The judgement was based on a performance with piano accompaniment, hardly ideal for a composer with Berlioz’s colourful orchestral imagination. Stage one was a jury of musicians; in 1828 they had not wanted to give Berlioz even the second prize for his fine cantata Herminie. But the second stage was a jury representing all the arts, and though Berlioz was later to mock this system, it was this larger jury of poets, painters, sculptors and engravers that insisted on awarding him second prize in 1828. In 1829 the musicians were no less alarmed by Berlioz’s music, and this time the larger jury did not overrule their verdict. A contributory factor was the performance. In 1828 Berlioz had succeeded in engaging a singer from the Paris Opéra, Louise-Zelmé Dabadie. She agreed to sing again in 1829, and did so before the music jury. But the Opéra’s rehearsal schedule unexpectedly prevented her from singing before the larger jury, and instead she sent her sister, Clara Leroux, then a student, lacking experience, and with little time to learn music which, it must be said, she could be excused for finding difficult. One cannot help wondering what might have happened if Mme Dabadie had delivered a performance of Cléopâtre of comparable dramatic splendour to those we hear today. Berlioz would have gone to Rome later in 1829, and quite possibly he would never have embarked on his next big project, none other than the Symphonie fantastique. Mercifully for the reputation of the Institute, Berlioz finally won the prize in 1830. The Institute kept copies of Herminie and Cléopâtre, but Berlioz took away his 1830 cantata, Sardanapale, and only a fragment survives.

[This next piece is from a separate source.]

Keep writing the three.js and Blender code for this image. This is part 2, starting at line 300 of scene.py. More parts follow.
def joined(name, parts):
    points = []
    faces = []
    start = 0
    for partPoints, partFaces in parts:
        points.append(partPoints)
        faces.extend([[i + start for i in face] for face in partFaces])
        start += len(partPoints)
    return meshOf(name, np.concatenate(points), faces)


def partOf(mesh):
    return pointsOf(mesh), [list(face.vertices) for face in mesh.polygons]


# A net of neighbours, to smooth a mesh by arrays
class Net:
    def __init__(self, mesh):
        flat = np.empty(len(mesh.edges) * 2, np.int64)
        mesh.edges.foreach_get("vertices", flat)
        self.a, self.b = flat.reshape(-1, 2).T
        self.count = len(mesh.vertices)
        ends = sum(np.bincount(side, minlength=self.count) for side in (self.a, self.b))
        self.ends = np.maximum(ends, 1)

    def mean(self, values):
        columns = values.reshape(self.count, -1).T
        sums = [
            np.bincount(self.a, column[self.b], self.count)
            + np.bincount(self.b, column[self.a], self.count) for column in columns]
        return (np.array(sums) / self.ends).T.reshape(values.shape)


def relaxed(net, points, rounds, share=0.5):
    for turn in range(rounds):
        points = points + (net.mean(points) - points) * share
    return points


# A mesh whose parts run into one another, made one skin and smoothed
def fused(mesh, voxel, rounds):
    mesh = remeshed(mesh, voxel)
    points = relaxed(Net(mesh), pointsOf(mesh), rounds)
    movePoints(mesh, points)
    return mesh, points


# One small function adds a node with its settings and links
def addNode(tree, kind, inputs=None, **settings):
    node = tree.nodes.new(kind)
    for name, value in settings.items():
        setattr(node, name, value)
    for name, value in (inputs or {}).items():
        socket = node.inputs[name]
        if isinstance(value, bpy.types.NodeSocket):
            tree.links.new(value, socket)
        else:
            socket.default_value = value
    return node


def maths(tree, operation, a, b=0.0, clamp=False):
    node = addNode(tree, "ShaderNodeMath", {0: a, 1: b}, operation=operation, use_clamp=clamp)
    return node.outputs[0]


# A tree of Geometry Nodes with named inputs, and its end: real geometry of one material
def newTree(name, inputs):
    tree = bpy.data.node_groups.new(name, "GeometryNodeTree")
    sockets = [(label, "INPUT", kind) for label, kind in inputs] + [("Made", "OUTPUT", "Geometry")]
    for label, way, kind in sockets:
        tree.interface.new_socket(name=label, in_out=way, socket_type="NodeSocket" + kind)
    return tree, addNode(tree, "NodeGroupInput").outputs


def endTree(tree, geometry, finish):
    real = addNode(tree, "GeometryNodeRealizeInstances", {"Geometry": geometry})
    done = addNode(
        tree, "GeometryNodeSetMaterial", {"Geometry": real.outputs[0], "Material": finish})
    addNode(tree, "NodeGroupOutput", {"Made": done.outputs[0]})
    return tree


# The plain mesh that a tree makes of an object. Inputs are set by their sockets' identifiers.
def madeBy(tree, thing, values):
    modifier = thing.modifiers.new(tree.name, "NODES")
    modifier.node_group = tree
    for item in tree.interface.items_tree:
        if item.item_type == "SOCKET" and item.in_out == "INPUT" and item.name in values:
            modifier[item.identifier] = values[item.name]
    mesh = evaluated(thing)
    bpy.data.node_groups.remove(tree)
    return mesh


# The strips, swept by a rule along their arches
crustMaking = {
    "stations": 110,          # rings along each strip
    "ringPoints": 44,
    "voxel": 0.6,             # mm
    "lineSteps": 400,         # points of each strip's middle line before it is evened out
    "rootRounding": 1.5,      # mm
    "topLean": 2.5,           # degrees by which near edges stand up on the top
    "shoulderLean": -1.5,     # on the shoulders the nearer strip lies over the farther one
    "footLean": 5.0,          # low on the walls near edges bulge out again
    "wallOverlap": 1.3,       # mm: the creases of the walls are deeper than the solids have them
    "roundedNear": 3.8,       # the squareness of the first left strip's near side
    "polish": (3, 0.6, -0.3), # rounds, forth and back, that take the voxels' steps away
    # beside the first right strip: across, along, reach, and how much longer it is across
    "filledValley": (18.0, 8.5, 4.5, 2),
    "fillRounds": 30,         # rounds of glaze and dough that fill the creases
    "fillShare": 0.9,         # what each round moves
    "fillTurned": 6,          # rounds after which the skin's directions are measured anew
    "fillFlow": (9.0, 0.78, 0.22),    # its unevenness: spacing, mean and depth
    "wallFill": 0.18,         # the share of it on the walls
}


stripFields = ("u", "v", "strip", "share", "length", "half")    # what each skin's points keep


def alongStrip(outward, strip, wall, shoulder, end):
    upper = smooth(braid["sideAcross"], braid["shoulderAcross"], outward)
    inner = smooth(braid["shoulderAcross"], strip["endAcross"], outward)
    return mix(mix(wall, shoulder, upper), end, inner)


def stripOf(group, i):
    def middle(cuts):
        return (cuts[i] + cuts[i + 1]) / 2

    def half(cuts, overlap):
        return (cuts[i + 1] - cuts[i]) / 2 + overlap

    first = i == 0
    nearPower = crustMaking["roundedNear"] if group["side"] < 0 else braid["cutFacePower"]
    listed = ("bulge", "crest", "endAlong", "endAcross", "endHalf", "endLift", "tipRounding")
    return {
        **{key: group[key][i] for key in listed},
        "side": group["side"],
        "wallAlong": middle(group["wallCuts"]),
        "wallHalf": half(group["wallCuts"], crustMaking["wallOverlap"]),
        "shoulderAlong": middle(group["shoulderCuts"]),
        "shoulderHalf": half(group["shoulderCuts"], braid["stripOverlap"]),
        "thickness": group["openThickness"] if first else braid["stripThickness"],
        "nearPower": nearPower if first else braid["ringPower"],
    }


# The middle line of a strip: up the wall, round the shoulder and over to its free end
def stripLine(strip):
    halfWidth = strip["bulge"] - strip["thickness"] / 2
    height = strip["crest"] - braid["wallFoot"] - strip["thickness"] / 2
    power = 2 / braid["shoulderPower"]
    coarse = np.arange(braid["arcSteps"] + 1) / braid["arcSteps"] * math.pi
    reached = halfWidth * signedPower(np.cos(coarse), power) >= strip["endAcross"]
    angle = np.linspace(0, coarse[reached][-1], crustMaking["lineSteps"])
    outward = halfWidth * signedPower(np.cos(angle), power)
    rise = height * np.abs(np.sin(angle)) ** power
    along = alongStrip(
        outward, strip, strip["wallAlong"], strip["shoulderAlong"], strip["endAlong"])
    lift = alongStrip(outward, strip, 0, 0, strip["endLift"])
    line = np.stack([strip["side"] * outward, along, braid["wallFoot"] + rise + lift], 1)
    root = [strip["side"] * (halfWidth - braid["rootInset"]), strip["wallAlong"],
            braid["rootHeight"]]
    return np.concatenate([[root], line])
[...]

Cléopâtre follows a pattern traditional in Prix de Rome cantatas based on the operatic pairing of recitative and aria. In Herminie there were three arias, but in Cléopâtre only two, which did not prevent Berlioz taking liberties with the text. The first recitative outlines the protagonist’s situation; the aria looks back to happier times. The second recitative points ahead to the protagonist’s next action, and the final aria should have brought the cantata to a brilliant conclusion, displaying the virtuosity of the singer with passage-work and a well-placed high note near the end. That at least was the understanding of the other candidates; Berlioz had other ideas. The Queen of Egypt has lost her lover Mark Anthony and been unable to seduce the conquering Octavius Caesar (later the Emperor Augustus); she is haunted by a sense of her own unworthiness in the eyes of her ancestors, and resolves on suicide. Berlioz’s artistic integrity, as well as over-confidence (everyone assumed he would win the first prize), demanded that he take this tragedy seriously; and the result is a composition fully worthy of a budding master of dramatic music.

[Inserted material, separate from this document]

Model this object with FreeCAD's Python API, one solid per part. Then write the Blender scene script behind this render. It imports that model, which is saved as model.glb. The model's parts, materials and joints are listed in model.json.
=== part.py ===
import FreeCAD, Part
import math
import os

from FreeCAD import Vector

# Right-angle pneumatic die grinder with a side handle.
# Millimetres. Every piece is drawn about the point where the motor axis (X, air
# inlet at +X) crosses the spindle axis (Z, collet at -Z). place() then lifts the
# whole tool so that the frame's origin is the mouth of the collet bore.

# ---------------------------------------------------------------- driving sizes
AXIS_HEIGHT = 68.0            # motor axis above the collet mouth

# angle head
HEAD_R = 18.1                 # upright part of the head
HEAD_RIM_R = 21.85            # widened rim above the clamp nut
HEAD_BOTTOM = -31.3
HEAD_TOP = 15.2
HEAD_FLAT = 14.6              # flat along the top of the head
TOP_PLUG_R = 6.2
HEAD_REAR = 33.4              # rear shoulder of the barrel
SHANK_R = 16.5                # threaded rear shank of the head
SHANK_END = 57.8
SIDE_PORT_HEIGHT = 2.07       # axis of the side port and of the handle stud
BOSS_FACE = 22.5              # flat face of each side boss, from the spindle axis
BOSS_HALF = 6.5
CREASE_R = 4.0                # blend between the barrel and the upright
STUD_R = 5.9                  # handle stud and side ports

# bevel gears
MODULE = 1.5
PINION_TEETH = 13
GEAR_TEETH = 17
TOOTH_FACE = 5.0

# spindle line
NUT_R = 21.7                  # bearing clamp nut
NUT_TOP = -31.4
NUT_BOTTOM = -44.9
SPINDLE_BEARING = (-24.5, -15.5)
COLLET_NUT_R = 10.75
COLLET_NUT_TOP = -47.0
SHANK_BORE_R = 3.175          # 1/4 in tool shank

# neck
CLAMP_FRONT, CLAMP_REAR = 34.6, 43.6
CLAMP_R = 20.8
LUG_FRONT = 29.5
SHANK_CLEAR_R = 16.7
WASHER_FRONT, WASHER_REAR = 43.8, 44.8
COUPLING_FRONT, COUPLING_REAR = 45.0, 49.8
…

The instrumental introduction grabs our attention with disjointed gestures from the strings and dark-hued wind chords, building to a brief climax cut off for a plaintive wail from an oboe. The main motive of the introduction punctuates the first recitative, which moves rapidly through the spectrum of tonalities; and when she describes herself as the daughter of all the Ptolemies, the Queen ascends majestically to a high note, the final bars of the recitative covering a range of two octaves. In the intense introduction to the first aria, an aspiring violin figure melts into a beautiful melodic sequence suggestive of the nostalgia Cleopatra feels for her days 15 of glory and of love; this also figures in the aria. Berlioz later used it in Benvenuto Cellini (it is most familiar today from the overture Le carnaval Romain). But the aria’s opening phrase breaches decorum, plunging from a clear E flat major to the unrelated D flat of ‘tourment de ma mémoire’. The aria is in ternary form, the middle section recalling her humiliation in and after the battle of Actium, and the reprise of the first section rising to an expanded and magnificent climax.

At least Berlioz had so far followed the expected form, however bold the content. But now he curtailed the second recitative by taking some of its text (‘Grands Pharaons …’) as a ‘Méditation’, better described, perhaps, as an invocation. He also, cheekily, placed a quotation from Shakespeare (in English) at its head: ‘How if when I am laid into the tomb …’: words of Juliet when she contemplates waking from a death-like sleep in the family vault. There is an evident parallel with Cleopatra’s situation, and it has been suggested that Berlioz had already written this music, perhaps with a setting of Romeo and Juliet in mind. It was probably this superb passage, with its groping harmonies and throbbing rhythm, that most upset the musician-jurors. Berlioz used it almost unchanged in Lélio, his sequel to the Symphonie fantastique, associating it there with the ghost’s speech in Hamlet.

The following allegro comes closer to what the judges expected, especially when its agitated opening gives way to gentler thoughts at ‘Du destin qui m’accable’ – this to a melody Berlioz recycled the following year in his orchestral fantasy on The Tempest. The mood of agitation returns as Cleopatra contemplates the ruin of her empire, and Berlioz might have pulled it together musically, if not dramatically, with the obligatory top note. Instead, as a realist and fanatical admirer of Shakespeare, he shatters classical decorum once and for all; growling double basses just about hold together disjointed gasps from Cleopatra and serpent-bites represented by the violins. Like the protagonist, the music seems to die in agony, a gesture of tragic nihilism surely suggested more by Shakespeare than by Vieillard.